Bardzo podoba mi się klimat zdjęć – fajny zabieg kolorystycznego zgrania. Rzeczywiście wprowadzają w taki błogi, sielankowy nastrój.
Montmartre to moje marzenie, narazie jednak znam tylko francuskie Alpy. Może czas wreszcie pomysleć o Paryżu 🙂
Dziękuje za tak miłe słowa odnośnie zdjęć:) Co do Francji to polecam jeszcze Prowansję – wspaniały, sielski region.
Przepiękne zdjęcia! Kiedyś byłam w Paryżu, ale na wycieczce szkolnej z gimnazjum więc za dużo nie zobaczyłam – głównie „główne” atrakcje, ale z chęcią bym się powłóczyła swobodnie i pojadła croissranty:)
My pierwszy raz w Paryżu byliśmy na wycieczce zorganizowanej i wtedy też te główne atrakcje odwiedziliśmy. Teraz już podróżujemy na własną rękę i odkrywanie w taki sposób Paryża jest o wiele fajniejsze.
Cudowna dzielnica, a przede wszystkim piękne, klimatyczne zdjęcia.
Już Ci o tym wspominałam.
Uwielbiam Paryż, pięknie po nim oprowadzasz.
Pozdrawiam-)
Montmartre zdecydowanie skradło nasze serducha. Pewnie jeszcze tam wrócimy. Ciesze się, że moja relacja z Paryża Ci się podoba. Pozdrawiam:)
Montmartre to magia! Gdyby tak można przenieść się w czasie i chociaż na jeden dzień teleportować się do Paryża czasów artystycznej bohemy 🙂
Pamiętam, że pierwsze śniadanie w Paryżu zjadłam właście na Montmartre, w małej kawiarni u stóp bazyliki Sacre Coeur i to było swojego rodzaju spełnienie moich paryskich marzeń. Co za wspomnienia!
P.S. Piękne, klimatyczne zdjęcia. Obrabiasz je w jakimś programie?

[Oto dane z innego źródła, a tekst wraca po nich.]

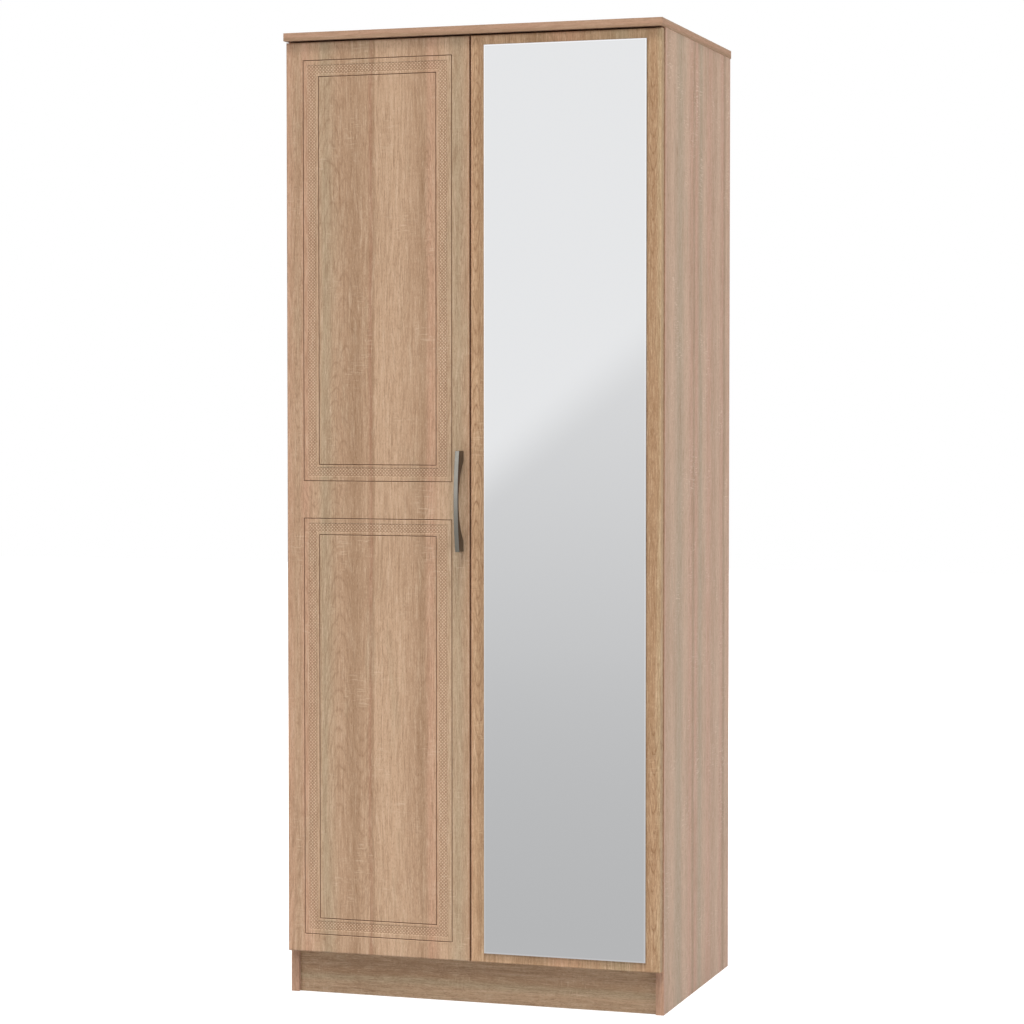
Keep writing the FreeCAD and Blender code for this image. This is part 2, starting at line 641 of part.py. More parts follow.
nail_step = (value(SHEET_HEIGHT) - 2 * NAIL_MARGIN) / (NAILS_UP - 1)
nail_levels = [value("sheet_start") + NAIL_MARGIN + n * nail_step for n in range(NAILS_UP)]
nail_columns = [value(f"{OUTER} * {share}") for share in (0.16, 0.46, 0.76)]
nail_spots = []
for sign in (-1, 1):
    nail_spots += [(sign * value(f"{OUTER} - board / 2"), level) for level in nail_levels]
    nail_spots += [(sign * x, value("plinth_height + board / 2")) for x in nail_columns]
nail = fused("nail_master", [
    rod("nail_disc", ("0", "0", "-nail_cap"), "nail_head", "nail_cap"),
    rod("nail_stem", ("0", "0", "0"), "nail_shank", "nail_length"),
])
nail_places = [place(x, value(f"{REAR} + back_sheet"), z, FreeCAD.Rotation(Z, -Y)) for x, z in nail_spots]
nails = keep("back_panel_nails", copies("back_panel_nails", nail, nail_places))

# ---------------------------------------------------------------- carcass boards

SHELF_DEPTH = "(side_depth - shelf_setback - shelf_clearance)"

side_holes = [cam_bores, cam_bolts, dowels, socket_screws, nails]
for sign, side in ((-1, "left"), (1, "right")):
    x = f"-{OUTER}" if sign < 0 else INNER
    blank = box(f"{side}_side_blank", (x, f"{FRONT} + band", "0"), ("board", "side_depth - band", UNDER_TOP))
    panel = cut(f"{side}_side_panel", blank, side_holes + [hinges[f"{side}_plate_screws"]])
    keep(f"{side}_side_panel", panel)
    keep(f"{side}_side_edge_band", box(f"{side}_side_band", (x, FRONT, "0"), ("board", "band", UNDER_TOP)))

TOP_FRONT = f"({DOOR_FACE} - top_nose)"
TOP_DEPTH = "(side_depth + back_sheet + joiner_lip + door_gap + door_thickness + top_nose)"
TOP_LEFT = "(-top_width / 2)"
behind_band = f"({TOP_FRONT} + band)"
core_depth = f"{TOP_DEPTH} - band"
top_blank = box("top_blank", (f"{TOP_LEFT} + band", behind_band, UNDER_TOP),
                ("top_width - 2 * band", core_depth, "board"))
keep("top_panel", cut("top_panel", top_blank, [cam_bolts, dowels, bracket_screws]))
keep("top_edge_bands", together("top_edge_bands", [
    box("top_front_band", (TOP_LEFT, TOP_FRONT, UNDER_TOP), ("top_width", "band", "board")),
    box("top_left_band", (TOP_LEFT, behind_band, UNDER_TOP), ("band", core_depth, "board")),
    box("top_right_band", ("top_width / 2 - band", behind_band, UNDER_TOP), ("band", core_depth, "board")),
]))

inner_boards = {
    "base_panel": ((f"{FRONT} + band", "plinth_height"), ("side_depth - band", "board")),
    "hat_shelf": ((f"{FRONT} + shelf_setback + band", "shelf_level"), (f"{SHELF_DEPTH} - band", "board")),
    "front_plinth": ((f"{FRONT} + plinth_recess", "0"), ("board", "plinth_height")),
    "rear_plinth": ((f"{REAR} - board", "0"), ("board", "plinth_height")),
}
for label, ((y, z), (depth, height)) in inner_boards.items():
    blank = box(f"{label}_blank", (f"-{INNER}", y, z), (f"2 * {INNER}", depth, height))
    keep(label, cut(label, blank, [cam_bores, cam_bolts, dowels, nails]))
for label, y, z in (("base_edge_band", FRONT, "plinth_height"),
                    ("shelf_edge_band", f"{FRONT} + shelf_setback", "shelf_level")):
    keep(label, box(f"{label}_strip", (f"-{INNER}", y, z), (f"2 * {INNER}", "band", "board")))

# ---------------------------------------------------------------- back

for sign, side in ((-1, "left"), (1, "right")):
    x = f"sheet_edge - {OUTER}" if sign < 0 else "joiner_web + joiner_play"
    blank = box(f"{side}_back_blank", (x, REAR, "sheet_start"), (SHEET_WIDTH, "back_sheet", SHEET_HEIGHT))
    keep(f"{side}_back_sheet", cut(f"{side}_back_sheet", blank, [nails, wall_bore]))

JOINER_BOTTOM = "(plinth_height + board + joiner_lip)"
JOINER_HEIGHT = f"({SHEET_TOP} - {JOINER_BOTTOM})"
web = box("joiner_web_strip", ("-joiner_web", f"{REAR} - joiner_lip", JOINER_BOTTOM),
          ("2 * joiner_web", "back_sheet + 2 * joiner_lip", JOINER_HEIGHT))
lips = [box(f"joiner_lip_{n}", ("-joiner_reach", y, JOINER_BOTTOM),
            ("2 * joiner_reach", "joiner_lip", JOINER_HEIGHT))
        for n, y in enumerate((f"{REAR} - joiner_lip", f"{REAR} + back_sheet"))]
keep("back_joiner", fused("back_joiner", [web] + lips))

# ---------------------------------------------------------------- doors


def door_blank(name):
    """A door slab with every front edge rounded, its lower left rear corner at the origin."""
    body = new_body(name)
    drawing = new_sketch(body, f"{name}_outline", "XZ_Plane")
    rectangle(drawing, DOOR_WIDTH, DOOR_HEIGHT)
    pad(body, drawing, "door_thickness")
    front = -value("door_thickness")
    dress(body, "Fillet", "door_edge_round", lambda centre: abs(centre.y - front) < 1e-6)
    return body


FIELD_WIDTH = f"({DOOR_WIDTH} - 2 * stile)"
FIELD_HEIGHT = f"(({DOOR_HEIGHT} - 2 * stile - rail) / 2)"


def wedge(name, inset, depth, rise):
    """A block over a framed field of the door, from just above the face down to depth.

    At the face it lies inset from the field's edges; it narrows (rise > 0) or widens (rise < 0)
    by rise on each side from there to depth. The field's lower left corner is at the origin.
    """
    block = doc.addObject("Part::Wedge", name)
    above = 0.5
    spread = f"(({rise}) * {above} / ({depth}))"
    low = f"({inset} - {spread})"
    far = f"({inset} + ({rise}))"
    bind(block, Ymin=f"-{above}", Ymax=depth)
    bind(block, Xmin=low, Xmax=f"{FIELD_WIDTH} - {low}", Zmin=low, Zmax=f"{FIELD_HEIGHT} - {low}")
    bind(block, X2min=far, X2max=f"{FIELD_WIDTH} - {far}", Z2min=far, Z2max=f"{FIELD_HEIGHT} - {far}")
    return block


def channel(name, start, width, depth, slope, corner):
    """A rectangular ring sunk in the door's face, with sloping walls."""
    outer = wedge(f"{name}_outer", start, depth, slope)
    inner = wedge(f"{name}_inner", f"{start} + {width}", depth, f"-({slope})")
    for block in (outer, inner):
        put(block, *corner)
    return cut(name, outer, [inner])


def groove(name, line, corner):
    """A narrow V groove whose middle runs line inside the field's edges."""
    slope = "(groove_half - groove_floor)"
    return channel(name, f"({line} - groove_half)", "2 * groove_half", "groove_depth", slope, corner)


left_x = f"(door_inset - {OUTER})"
cuts = [hinges["left_cup_bores"], hinges["left_cup_screws"]]
for n, z in enumerate(("(door_bottom + stile)", f"(door_bottom + stile + {FIELD_HEIGHT} + rail)")):
    corner = (f"{left_x} + stile", DOOR_FACE, z)
    cuts.append(groove(f"outer_groove_{n}", "0", corner))
    cuts.append(groove(f"inner_groove_{n}", "frame_band", corner))
    cuts.append(channel(f"pattern_band_{n}", "outer_strip", "frame_band - outer_strip - inner_strip",
                        "sunk_depth", "sunk_depth", corner))

HANDLE_X = f"(-{MEETING} - handle_inset)"
HANDLE_OPENING = "(handle_length / 2 - handle_foot)"
HANDLE_HOLLOW = "(handle_reach - handle_strap)"
handle_screw_levels = [f"({DOOR_MIDDLE} + {n} * handle_centres / 2)" for n in (-1, 1)]
machine_screw = pan_screw("machine_screw", "4", "2.4", "door_thickness + handle_screw_bite")
handle_screw_places = [place(value(HANDLE_X), value(DOOR_BACK), value(level), FreeCAD.Rotation(Z, -Y))
                       for level in handle_screw_levels]
handle_screws = keep("handle_screws", copies("handle_screws", machine_screw, handle_screw_places))

left_blank = door_blank("left_door_blank")
put(left_blank, left_x, DOOR_BACK, "door_bottom")
keep("left_door_panel", cut("left_door_panel", left_blank, cuts + [handle_screws]))

right_blank = door_blank("right_door_blank")
put(right_blank, MEETING, DOOR_BACK, "door_bottom")
keep("right_door_panel", cut("right_door_panel", right_blank,
                             [hinges["right_cup_bores"], hinges["right_cup_screws"]]))

# ---------------------------------------------------------------- handle


def arc_radius(half_chord, rise):
    return f"((({half_chord}) ^ 2 + ({rise}) ^ 2) / (2 * ({rise})))"


def bow_handle():
    """A strap bowed outwards between two feet: its side view, padded across the door."""
    body = new_body("handle_bow")
    drawing = new_sketch(body, "handle_side", "YZ_Plane")
    half, foot = value("handle_length / 2"), value(HANDLE_OPENING)
    end_reach, reach = value("handle_end_reach"), value("handle_reach")
    point = FreeCAD.Vector
    outer_top, outer_low = point(-end_reach, half, 0), point(-end_reach, -half, 0)
    inner_top, inner_low = point(0, foot, 0), point(0, -foot, 0)
    low_end, bow, top_end, top_foot, hollow, low_foot = closed_outline(drawing, [
        Part.LineSegment(point(0, -half, 0), outer_low),
        Part.Arc(outer_low, point(-reach, 0, 0), outer_top),
        Part.LineSegment(outer_top, point(0, half, 0)),
        Part.LineSegment(point(0, half, 0), inner_top),
        Part.Arc(inner_top, point(-value(HANDLE_HOLLOW), 0, 0), inner_low),
        Part.LineSegment(inner_low, point(0, -half, 0)),
    ])
    for line in (low_end, top_end):
        drawing.addConstraint(Sketcher.Constraint("Horizontal", line))
    for line in (top_foot, low_foot):
        drawing.addConstraint(Sketcher.Constraint("PointOnObject", line, 1, -2))
        drawing.addConstraint(Sketcher.Constraint("PointOnObject", line, 2, -2))
        drive(drawing, "DistanceY", (line, 2, line, 1), "handle_foot")
    drive(drawing, "DistanceY", (-1, 1, top_foot, 1), "handle_length / 2")
    drive(drawing, "DistanceY", (low_foot, 2, -1, 1), "handle_length / 2")
    drive(drawing, "DistanceX", (low_end, 2, low_end, 1), "handle_end_reach")
    drive(drawing, "DistanceX", (top_end, 1, top_end, 2), "handle_end_reach")
    drive(drawing, "Radius", (bow,), arc_radius("handle_length / 2", "handle_reach - handle_end_reach"))
    drive(drawing, "Radius", (hollow,), arc_radius(HANDLE_OPENING, HANDLE_HOLLOW))
    pad(body, drawing, "handle_width", midplane=True)
    dress(body, "Fillet", "handle_round", lambda centre: centre.y < -1)
    put(body, HANDLE_X, DOOR_FACE, DOOR_MIDDLE)
    return body


keep("bow_handle", cut("bow_handle", bow_handle(), [handle_screws]))

# ---------------------------------------------------------------- mirror

MIRROR_WIDTH = f"({DOOR_WIDTH} - 2 * mirror_side)"
MIRROR_HEIGHT = f"({DOOR_HEIGHT} - 2 * mirror_end)"
mirror_body = new_body("mirror_body")
mirror_outline = new_sketch(mirror_body, "mirror_outline", "XZ_Plane")
rectangle(mirror_outline, MIRROR_WIDTH, MIRROR_HEIGHT)
pad(mirror_body, mirror_outline, "mirror_glass")
mirror_front = -value("mirror_glass")
dress(mirror_body, "Chamfer", "mirror_arris", lambda centre: abs(centre.y - mirror_front) < 1e-6)
put(mirror_body, f"{MEETING} + mirror_side", f"{DOOR_FACE} - tape", "door_bottom + mirror_end")
keep("mirror", mirror_body)

strip_offsets = ["tape_inset", f"({MIRROR_WIDTH} / 2 - tape_width / 2)",
                 f"({MIRROR_WIDTH} - tape_inset - tape_width)"]
strips = [box(f"tape_strip_{n}",
              (f"{MEETING} + mirror_side + {offset}", f"{DOOR_FACE} - tape",
               "door_bottom + mirror_end + tape_inset"),
              ("tape_width", "tape", f"{MIRROR_HEIGHT} - 2 * tape_inset"))
          for n, offset in enumerate(strip_offsets)]
keep("mirror_tapes", together("mirror_tapes", strips))

# ---------------------------------------------------------------- bumpers

bumper = rod("bumper_master", ("0", "0", "0"), "bumper_radius", "bumper_height", Y)
bumper_columns = (value(f"{MEETING} + 2 * bumper_radius"), value(f"{INNER} * 0.9"))
bumper_level = value("plinth_height + board / 2 + 1")
for sign, side in ((-1, "left"), (1, "right")):
    spots = [place(sign * x, value(DOOR_BACK), bumper_level) for x in bumper_columns]
    keep(f"{side}_door_bumpers", copies(f"{side}_door_bumpers", bumper, spots))

# ---------------------------------------------------------------- checks and files

doc.recompute()
for thing in doc.Objects:
    if {"Invalid", "Error"} & set(thing.State):
        raise SystemExit(f"{thing.Name} failed: {thing.State}")

os.makedirs("parts", exist_ok=True)
for thing in subparts:
    if thing.Shape.isNull() or not thing.Shape.isValid():
        raise SystemExit(f"{thing.Label} has no valid shape")
    print(thing.Label, len(thing.Shape.Solids), round(thing.Shape.Volume, 1))
    thing.Shape.exportStep(f"parts/{thing.Label}.step")
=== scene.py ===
import math

import bpy
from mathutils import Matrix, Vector


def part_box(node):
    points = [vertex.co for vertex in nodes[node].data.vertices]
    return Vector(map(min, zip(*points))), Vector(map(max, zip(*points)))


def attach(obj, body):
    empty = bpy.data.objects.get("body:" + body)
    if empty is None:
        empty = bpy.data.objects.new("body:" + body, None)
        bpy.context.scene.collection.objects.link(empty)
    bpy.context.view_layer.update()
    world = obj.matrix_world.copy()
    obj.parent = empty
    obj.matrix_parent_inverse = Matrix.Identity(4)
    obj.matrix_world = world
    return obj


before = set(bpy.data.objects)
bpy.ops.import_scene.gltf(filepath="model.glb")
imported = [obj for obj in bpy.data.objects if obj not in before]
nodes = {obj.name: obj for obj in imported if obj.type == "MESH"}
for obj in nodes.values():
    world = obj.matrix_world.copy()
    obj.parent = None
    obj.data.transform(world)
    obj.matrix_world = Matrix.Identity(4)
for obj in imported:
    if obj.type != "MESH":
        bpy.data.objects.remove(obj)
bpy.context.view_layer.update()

# Looks of the two-door oak-foil wardrobe. Metres, in the model's frame: +X right, doors face -Y, +Z up.

MM = 0.001

# ---------------------------------------------------------------- node helpers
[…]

Oj tak – Montmartre to podróż w czasie i artyzm w najpiękniejszym wydaniu. Zdjęcia wywołuję w programie Lightroom.
piękne, klimatyczne fotografie. mnie osobiście paryż nie ujął i nie pojechałabym tam kolejny raz, ale Twoja fotorelacja jest zachwycająca
Znam sporo osób, którym Paryż się nie podoba. Ja z kolei jestem z tych co w każdym miejscu szukają zalet i piękna, trzeba je po prostu odkryć i dokładnie patrzeć i szukać. Paryż ma wiele do zaoferowania pod każdym względem.